We have considered MGM’s remaining arguments, and we find them unavailing. We therefore AFFIRM the judgment of the district court.

[1] MGM is currently opening two new casinos in Maryland and Springfield, Massachusetts. The Springfield development agreement prevents it from building another casino within fifty miles of that development site. That provision would preclude MGM from contracting with most municipalities in Connecticut, but not those in the southwestern portion of the state, which is of course the portion closest to the largest population centers of New Jersey and New York (including New York City).

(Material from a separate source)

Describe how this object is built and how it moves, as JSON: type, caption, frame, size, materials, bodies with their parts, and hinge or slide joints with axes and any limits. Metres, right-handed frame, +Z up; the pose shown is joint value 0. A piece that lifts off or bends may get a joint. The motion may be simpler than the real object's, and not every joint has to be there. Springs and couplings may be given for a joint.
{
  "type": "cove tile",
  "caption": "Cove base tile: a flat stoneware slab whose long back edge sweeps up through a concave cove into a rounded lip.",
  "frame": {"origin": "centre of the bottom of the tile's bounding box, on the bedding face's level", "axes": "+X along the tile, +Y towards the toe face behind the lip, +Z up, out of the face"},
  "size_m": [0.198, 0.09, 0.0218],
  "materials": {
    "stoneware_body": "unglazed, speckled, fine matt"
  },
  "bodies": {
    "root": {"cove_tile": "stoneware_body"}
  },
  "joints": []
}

[2] In a Rule 28(j) Letter, MGM contended that it has Article III standing under the United States Supreme Court’s recent opinion in Czyzewski v. Jevic Holding Corp., 580 U.S. ___, 137 S.Ct. 973, 197 L.Ed.2d 398 (2017). We disagree. Czyzewski is far removed from this case. There, employee judgment creditors of their employer company, which was in bankruptcy, challenged a structured “dismissal” that placed their claims at a lower priority than those of other creditors. 137 S.Ct. at 978. The Supreme Court rejected the trustee’s argument that, because there would be insufficient assets to pay the employees’ claims regardless of the outcome of their suit, the employees lacked standing to challenge the bankruptcy court’s ruling. Id. at 982-83. Standing existed because the ruling impaired the employees’ position in ongoing negotiations that could lead to a recovery. Id. Here, by contrast, MGM is not actively engaged in any negotiations to develop a casino in Connecticut, and has not alleged any concrete plans to do so in the foreseeable future. Any “disadvantage” MGM might suffer in future contract negotiations is purely speculative.

[3] Our conclusion does not rule out the possibility that MGM’s alleged harm may at some future point become sufficiently imminent. That possibility, though, is at this time only hypothetical and we therefore need not address it.